When I'm in the middle of writing a novel – as I am now – I generally stay away from reading other people's fiction. Sometimes if I start to read some really good writer – like Alice Munro or David Foster Wallace – I have to quit because their styles are so good, so accomplished that I wind up thinking, "That's an interesting word," or "Nice effect!" until it's "I really gotta steal that," and finally "I should give this up this writing thing, and go someplace and sell furniture."
So I generally stick to research that helps me with my fiction. Currently I'm reading RESTLESS GIANT by James T. Patterson, a history of the modern U.S. from Watergate to Bush v. Gore. (It's from the wonderful publishing series The Oxford History of the United States from Oxford University Press.) Usually when I read history, it's about some distant past. This is a book about an era I've lived through. But that is a cliché about history: it is often remarked that the history we know least well is the history of our own time. I'm trying to remedy that as I write this next novel. I want to understand more ... so I can be smarter for this book.

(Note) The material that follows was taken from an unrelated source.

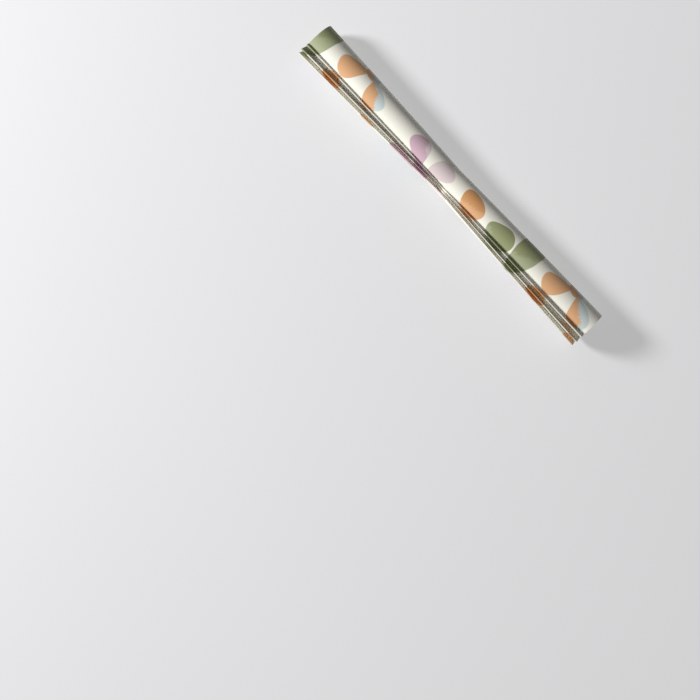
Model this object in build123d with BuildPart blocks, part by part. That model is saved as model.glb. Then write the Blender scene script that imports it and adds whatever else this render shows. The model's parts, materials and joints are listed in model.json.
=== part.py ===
"""Roll of gift wrap: four equal sheets rolled up together on a card core tube.

Every sheet is a spiral of half-circle arcs, nested in the others. Its last stretch, the free end, is a solid of
its own and hinges open about a line along the roll.

Frame: +X along the roll, +Z up, the free edges on the -Y side of the top. The origin is under the middle of the
roll, at the flat that it rests on.
"""
from build123d import *
from math import asin, cos, degrees, radians, sin, sqrt
import os

# Sheets
SHEET_COUNT = 4
SHEET_WIDTH = 508.0  # along the roll
SHEET_LENGTH = 737.0  # round the roll
PAPER = 0.15  # thickness
SPACING = 0.39  # from one sheet to the next, paper and air together
EDGE_ANGLES = [26.0, 45.0, 63.0, 80.0]  # free edges past the top, towards -Y, outermost sheet first

# Roll
ROLL_RADIUS = 26.0
REST_WIDTH = 4.5  # the flat that a paper roll makes under its own weight
HINGE_ANGLE = 45.0  # where the free ends leave the roll, above +Y
HINGE_GAP = 0.3

# Core tube
CORE_RADIUS = 16.5
CORE_WALL = 1.0

# Worked out
PITCH = SHEET_COUNT * SPACING  # growth of the spiral in one turn
LAST_ARC = 11  # number of the half turn that the free edges end on, counted from 0
AXIS_Y = -SPACING  # centres the roll's box on Y
AXIS_Z = sqrt(ROLL_RADIUS**2 - (REST_WIDTH / 2) ** 2)
RIGHT_CENTRE = (AXIS_Y, AXIS_Z)
LEFT_CENTRE = (AXIS_Y, AXIS_Z - PITCH / 2)
ROLL_END = Plane.YZ.offset(-SHEET_WIDTH / 2)
TOP_OF_LAST_TURN = 90.0 + 180.0 * (LAST_ARC - 1)  # angles run on from one turn to the next
HINGE_AT = TOP_OF_LAST_TURN - 90.0 + HINGE_ANGLE
REST_AT = TOP_OF_LAST_TURN - 180.0


def arc_radius(sheet, arc):
    """Radius of a sheet's outer surface on one half turn. Sheet 0 is the outermost."""
    return ROLL_RADIUS - sheet * SPACING + (arc - LAST_ARC + 1) * PITCH / 2


def arc_centre(arc):
    """Half turns on the +Y side share one centre, and those on the -Y side share the other."""
    return RIGHT_CENTRE if arc % 2 == 0 else LEFT_CENTRE


def arc_number(angle):
    """The half turn that an angle falls on."""
    return int((angle + 90.0) // 180.0)


def start_angle(sheet):
    """Angle of a sheet's inner edge, from its free edge and its length."""
    length_left = SHEET_LENGTH
    end = TOP_OF_LAST_TURN + EDGE_ANGLES[sheet]
    arc = LAST_ARC
    while True:
        arc_start = 180.0 * arc - 90.0
        middle_radius = arc_radius(sheet, arc) - PAPER / 2
        arc_length = radians(end - arc_start) * middle_radius
        if arc_length >= length_left:
            return end - degrees(length_left / middle_radius)
        length_left -= arc_length
        end = arc_start
        arc -= 1


def stretches(start, end, with_flat):
    """Cuts a run of the spiral at every half turn, and at the resting flat of the outermost turn."""
    cuts = [180.0 * arc - 90.0 for arc in range(arc_number(start) + 1, arc_number(end) + 1)]
    flat = []
    if with_flat:
        half_flat = degrees(asin(REST_WIDTH / 2 / ROLL_RADIUS))
        flat = [REST_AT - half_flat, REST_AT + half_flat]
        cuts = sorted([cut for cut in cuts if cut != REST_AT] + flat)
    ends = [start] + cuts + [end]
    return [(a, b, a in flat and b in flat) for a, b in zip(ends[:-1], ends[1:])]


def spiral_point(sheet, inset, angle):
    """A point on one surface of a sheet."""
    arc = arc_number(angle)
    radius = arc_radius(sheet, arc) - inset
    centre_y, centre_z = arc_centre(arc)
    return centre_y + radius * cos(radians(angle)), centre_z + radius * sin(radians(angle))


def spiral_line(sheet, inset, start, end, with_flat):
    """Adds one surface of a sheet to the line being built."""
    for a, b, is_flat in stretches(start, end, with_flat):
        if is_flat:
            Line(spiral_point(sheet, inset, a), spiral_point(sheet, inset, b))
        else:
            arc = arc_number((a + b) / 2)
            CenterArc(arc_centre(arc), arc_radius(sheet, arc) - inset, a % 360.0, b - a)


def sheet_stretch(sheet, start, end, label, with_flat=False):
    """A stretch of one sheet, from one angle to another, as a solid."""
    with BuildPart() as stretch:
        with BuildSketch(ROLL_END):
            with BuildLine():
                spiral_line(sheet, 0.0, start, end, with_flat)
                spiral_line(sheet, PAPER, start, end, with_flat)
                for angle in (start, end):
                    Line(spiral_point(sheet, 0.0, angle), spiral_point(sheet, PAPER, angle))
            make_face()
        extrude(amount=SHEET_WIDTH)
    stretch.part.label = label
    return stretch.part


# Core tube
with BuildPart() as core_tube:
    with BuildSketch(ROLL_END):
        with Locations(RIGHT_CENTRE):
            Circle(CORE_RADIUS)
            Circle(CORE_RADIUS - CORE_WALL, mode=Mode.SUBTRACT)
    extrude(amount=SHEET_WIDTH)
core_tube.part.label = "core_tube"

# Sheets, the wound length and the free end of each
parts = [core_tube.part]
for sheet in range(SHEET_COUNT):
    hinge_radius = arc_radius(sheet, LAST_ARC - 1)
    gap_angle = degrees(HINGE_GAP / hinge_radius)
    inner_edge = start_angle(sheet)
    free_edge = TOP_OF_LAST_TURN + EDGE_ANGLES[sheet]
    name = f"sheet_{sheet + 1}"
    parts.append(sheet_stretch(sheet, inner_edge, HINGE_AT, name + "_wound", with_flat=sheet == 0))
    parts.append(sheet_stretch(sheet, HINGE_AT + gap_angle, free_edge, name + "_free_end"))

os.makedirs("parts", exist_ok=True)
for part in parts:
    export_step(part, f"parts/{part.label}.step")
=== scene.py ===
import json
from math import asin, atan2, cos, degrees, pi, radians, sin, sqrt

import bpy
import numpy as np
from mathutils import Matrix, Vector


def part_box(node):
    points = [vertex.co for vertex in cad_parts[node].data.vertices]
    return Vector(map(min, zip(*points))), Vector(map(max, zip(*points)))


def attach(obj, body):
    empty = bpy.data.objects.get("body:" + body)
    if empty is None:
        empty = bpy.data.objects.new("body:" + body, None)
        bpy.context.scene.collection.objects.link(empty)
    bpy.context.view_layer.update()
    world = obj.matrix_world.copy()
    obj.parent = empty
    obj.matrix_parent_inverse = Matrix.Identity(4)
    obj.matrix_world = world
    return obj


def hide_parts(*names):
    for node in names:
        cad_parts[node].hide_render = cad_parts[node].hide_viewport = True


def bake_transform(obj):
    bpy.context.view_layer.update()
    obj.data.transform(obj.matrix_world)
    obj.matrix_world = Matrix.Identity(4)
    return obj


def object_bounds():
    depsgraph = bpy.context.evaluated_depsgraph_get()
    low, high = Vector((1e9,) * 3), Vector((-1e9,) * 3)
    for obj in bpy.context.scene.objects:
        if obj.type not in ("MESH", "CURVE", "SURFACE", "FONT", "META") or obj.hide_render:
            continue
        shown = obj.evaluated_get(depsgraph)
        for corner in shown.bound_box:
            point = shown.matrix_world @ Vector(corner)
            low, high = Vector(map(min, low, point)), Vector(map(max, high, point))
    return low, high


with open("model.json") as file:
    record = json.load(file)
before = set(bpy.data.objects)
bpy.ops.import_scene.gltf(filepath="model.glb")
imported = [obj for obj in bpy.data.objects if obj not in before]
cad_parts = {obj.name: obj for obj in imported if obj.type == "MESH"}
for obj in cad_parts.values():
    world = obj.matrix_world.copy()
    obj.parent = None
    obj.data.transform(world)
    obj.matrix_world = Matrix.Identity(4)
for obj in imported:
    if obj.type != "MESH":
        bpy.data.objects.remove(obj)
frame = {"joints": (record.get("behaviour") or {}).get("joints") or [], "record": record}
cad_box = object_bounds()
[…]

But sometimes I just need fiction. Sometimes I have to take a mental dip in someone else's fresh water. So just recently I read THE BIG SLEEP by Raymond Chandler. Chandler is one of my favorite writers for a lot of reasons: first of all, he's so much damn fun to read; his books are enjoyable. I'm not a big mystery reader (unlike my wife – the Tiny Goddess – who devours them on her Kindle), but I have read the key Dashiell Hammetts and some Dick Francis books and some Sue Graftons. But I'm in no way a "mystery person." I'm more of the Edmund Wilson "Who Cares Who Killed Roger Ackroyd?" school.
No, what I love in Chandler is the writing. His observations about my adopted city – Los Angeles – are pure pleasure. And his similes!! His turns-of-phrase!!! Just listen --
"She smelled the way the Taj Mahal looks by moonlight."
"I'm an occasional drinker, the kind of guy who goes out for a beer and wakes up in Singapore with a full beard."
"The big foreign car drove itself, but I held the wheel for the sake of appearances."
"On the dance floor half a dozen couples were throwing themselves around with the reckless abandon of a night watchman with arthritis "
"Dead men are heavier than broken hearts "
"I hung up.
It was a step in the right direction, but it didn't go far enough. I ought to have locked the door and hid under the desk."
"There is no trap so deadly as the trap you set for yourself."
"She gave me a smile I could feel in my hip pocket."
"He looked about as inconspicuous as a tarantula on a slice of angel food cake."
Then imagine reading all this to yourself in the voice of Humphrey Bogart, mentally driving around the LA roads you drive on ... and you see why I just sometimes need some Chandler.
But for now back to reading non-fiction ... and trying to write my own novel and forget (but secretly remember) about the shamus.